I want to be better at this for my kids. The ones watching me model being lost in thought as if my life depends on it. When my son experiences an emotion, I wish for him to notice how it manifests in his body, instead of ruminating on it or wishing it away. When my daughter walks home from her violin lesson, I wish for her to notice the shifting beauty around her, even while she plans which games she’s going to play with her waiting friend.
Author Julia Denos has teamed up with illustrator E.B. Goodale to produce another beautiful picture book (I regret not making time on this blog for their first, Windows) which is itself a kind of guided meditation for kids. Here and Now (Ages 4-8) gently and effectively brings children’s attention to the present moment. It grounds the reader in her own bodily sensations, while also connecting her to the wider world. It prompts parent and child alike to think about what might happen if we turn towards, instead of away from, the present moment, with all its beauty and mystery and wonder.
The book begins with the experience of holding the book itself. “Right here,/ right now,/ you are reading this book.” We see four hands on the page, two large and two small. The title page tells us that these hands belong to a mother and child, part of a mixed-race family whom we will follow through the book.
Many of us might assume reading a book is at odds with mindfulness, that as it draws us into a fictional world, reading only enhances our propensity to be lost in thought. Certainly, this can be true. But Here and Now also reminds us that we need not entirely divorce ourselves from what’s happening around us, that we can pause and check in. “You are sitting,/ or you are standing,/ or you are wrapped up in bed./ Under your bum, under your feet,/ is a seat,/ a floor…/ or a cloud (if you are on an airplane).” I love that last bit, by the way.
Gradually, perspective shifts from the self to the environment.

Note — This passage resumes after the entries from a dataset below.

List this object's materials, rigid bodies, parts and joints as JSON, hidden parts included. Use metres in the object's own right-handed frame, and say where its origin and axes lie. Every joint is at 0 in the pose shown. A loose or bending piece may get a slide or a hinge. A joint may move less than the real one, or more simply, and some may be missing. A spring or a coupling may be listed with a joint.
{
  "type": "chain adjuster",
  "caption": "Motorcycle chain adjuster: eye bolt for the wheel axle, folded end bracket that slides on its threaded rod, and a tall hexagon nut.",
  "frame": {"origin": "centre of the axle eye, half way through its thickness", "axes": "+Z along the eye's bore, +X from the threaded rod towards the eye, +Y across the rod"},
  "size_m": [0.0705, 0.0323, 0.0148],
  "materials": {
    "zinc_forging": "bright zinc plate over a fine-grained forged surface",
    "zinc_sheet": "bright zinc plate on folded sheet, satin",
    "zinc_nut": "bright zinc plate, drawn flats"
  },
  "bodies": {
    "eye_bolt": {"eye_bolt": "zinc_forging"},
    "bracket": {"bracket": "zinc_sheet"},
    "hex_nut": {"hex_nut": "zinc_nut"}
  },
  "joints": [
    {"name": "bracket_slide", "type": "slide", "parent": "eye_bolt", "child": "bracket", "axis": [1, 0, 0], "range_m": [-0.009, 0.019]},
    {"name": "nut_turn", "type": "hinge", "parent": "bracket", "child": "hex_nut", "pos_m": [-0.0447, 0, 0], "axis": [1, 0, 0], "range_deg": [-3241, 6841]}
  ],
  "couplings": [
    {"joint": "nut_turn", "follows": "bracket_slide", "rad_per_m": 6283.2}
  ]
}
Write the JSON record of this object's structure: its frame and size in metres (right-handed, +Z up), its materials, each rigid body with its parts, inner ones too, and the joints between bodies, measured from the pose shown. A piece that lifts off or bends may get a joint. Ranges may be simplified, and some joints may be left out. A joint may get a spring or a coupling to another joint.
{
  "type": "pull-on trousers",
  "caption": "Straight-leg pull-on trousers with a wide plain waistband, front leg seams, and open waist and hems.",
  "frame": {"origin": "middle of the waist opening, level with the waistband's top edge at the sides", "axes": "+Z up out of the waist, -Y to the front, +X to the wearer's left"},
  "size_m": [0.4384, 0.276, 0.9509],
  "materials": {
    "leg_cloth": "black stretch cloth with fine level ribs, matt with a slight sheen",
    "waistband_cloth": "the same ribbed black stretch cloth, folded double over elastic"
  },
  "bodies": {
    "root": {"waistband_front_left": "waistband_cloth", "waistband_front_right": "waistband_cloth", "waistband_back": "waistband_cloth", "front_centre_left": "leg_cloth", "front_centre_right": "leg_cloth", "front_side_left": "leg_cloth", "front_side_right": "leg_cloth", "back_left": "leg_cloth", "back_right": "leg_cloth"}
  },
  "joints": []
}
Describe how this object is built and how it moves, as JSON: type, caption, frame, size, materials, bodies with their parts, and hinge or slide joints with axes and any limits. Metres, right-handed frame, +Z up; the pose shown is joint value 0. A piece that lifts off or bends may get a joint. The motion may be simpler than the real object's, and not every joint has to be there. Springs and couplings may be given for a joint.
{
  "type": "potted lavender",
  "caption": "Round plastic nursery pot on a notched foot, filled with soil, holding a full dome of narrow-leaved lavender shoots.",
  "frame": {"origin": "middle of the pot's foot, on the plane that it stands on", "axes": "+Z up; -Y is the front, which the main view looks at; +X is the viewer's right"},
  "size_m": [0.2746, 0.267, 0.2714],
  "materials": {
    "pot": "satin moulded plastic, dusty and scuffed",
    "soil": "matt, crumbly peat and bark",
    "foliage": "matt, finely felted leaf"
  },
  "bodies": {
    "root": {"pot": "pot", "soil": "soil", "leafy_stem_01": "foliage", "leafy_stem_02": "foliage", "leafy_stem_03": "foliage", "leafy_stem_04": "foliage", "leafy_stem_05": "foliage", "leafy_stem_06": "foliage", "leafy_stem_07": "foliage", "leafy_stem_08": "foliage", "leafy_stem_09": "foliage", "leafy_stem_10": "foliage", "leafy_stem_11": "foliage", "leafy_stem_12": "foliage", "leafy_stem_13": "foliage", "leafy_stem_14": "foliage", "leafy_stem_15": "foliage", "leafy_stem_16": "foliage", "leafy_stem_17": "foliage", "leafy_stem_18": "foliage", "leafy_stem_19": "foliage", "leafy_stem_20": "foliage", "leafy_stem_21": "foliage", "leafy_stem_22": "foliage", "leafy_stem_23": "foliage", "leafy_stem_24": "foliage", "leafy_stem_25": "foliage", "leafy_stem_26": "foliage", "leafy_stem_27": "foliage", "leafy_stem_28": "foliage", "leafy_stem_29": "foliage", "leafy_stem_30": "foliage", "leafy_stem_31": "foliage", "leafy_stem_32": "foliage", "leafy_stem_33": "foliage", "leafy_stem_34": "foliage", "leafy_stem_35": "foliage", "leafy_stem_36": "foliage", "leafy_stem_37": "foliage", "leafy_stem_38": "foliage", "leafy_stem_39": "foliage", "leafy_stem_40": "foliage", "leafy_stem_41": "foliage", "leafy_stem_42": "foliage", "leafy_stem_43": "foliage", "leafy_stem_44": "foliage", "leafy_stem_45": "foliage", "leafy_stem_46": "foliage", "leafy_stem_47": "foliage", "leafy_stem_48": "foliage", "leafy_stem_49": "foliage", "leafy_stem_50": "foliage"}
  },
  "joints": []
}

Below the child’s feet (or bum) is the Earth: “the grass and the dirt,/ the earthworms and the fossils,/ the rocks.”
The camera pulls back even further, reminding us that while we are rooted to the Earth, the Earth itself is “spinning in the middle of space./ We don’t know why./ But it is.” I love the quiet acceptance here: we don’t have to understand something to be aware of it.
The narrator then asks us to consider the different things that might be happening elsewhere at this exact moment. A telephone might be ringing. Rain might be forming in a cloud. An ant might have just “finished its home on the other side of the planet.” Most of what’s happening in this moment has nothing or little to do with us. Some things, however, might have implications for us, whether now or later. “A friend you haven’t met yet is sitting down to dinner.”

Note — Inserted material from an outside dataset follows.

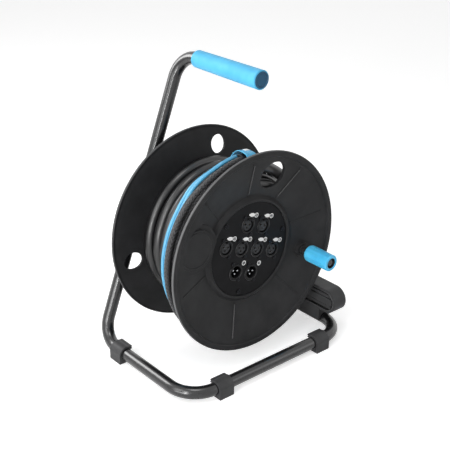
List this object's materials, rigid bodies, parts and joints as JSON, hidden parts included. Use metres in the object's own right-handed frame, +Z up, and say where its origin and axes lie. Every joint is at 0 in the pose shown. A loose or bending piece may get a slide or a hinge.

Our attention is called to the living and breathing things around us, both “wild ones/ and tame.” Pictured, surrounding the girl and her family at the park, are dogs, ducks, geese, squirrels, turtles, fish, bunnies, bees, butterflies, spiders, birds, ants, and chipmunks. Though Goodale says this spread was the hardest to paint, we readers are rewarded with lots to notice.
Denos continues to add layers to her meditation—her calm, hopeful tone turning ultimately to the “unseen work being done” around us. “Muscles are growing,/ cities are growing,/ babies are growing./ Cuts and broken bones are sewing up and healing.”
In the book’s final pages, awareness returns to the self. In ways we can’t see but can still honor in this moment, we “are becoming.”
If we build a book like this into our everyday routines when our children are young, perhaps it won’t take quite so much work for them to bring presence into their daily lives as they get older. Perhaps they will invite more curiosity into their relationships with themselves and with the world. Guided through these pages, we realize we don’t want to miss out on the here and now.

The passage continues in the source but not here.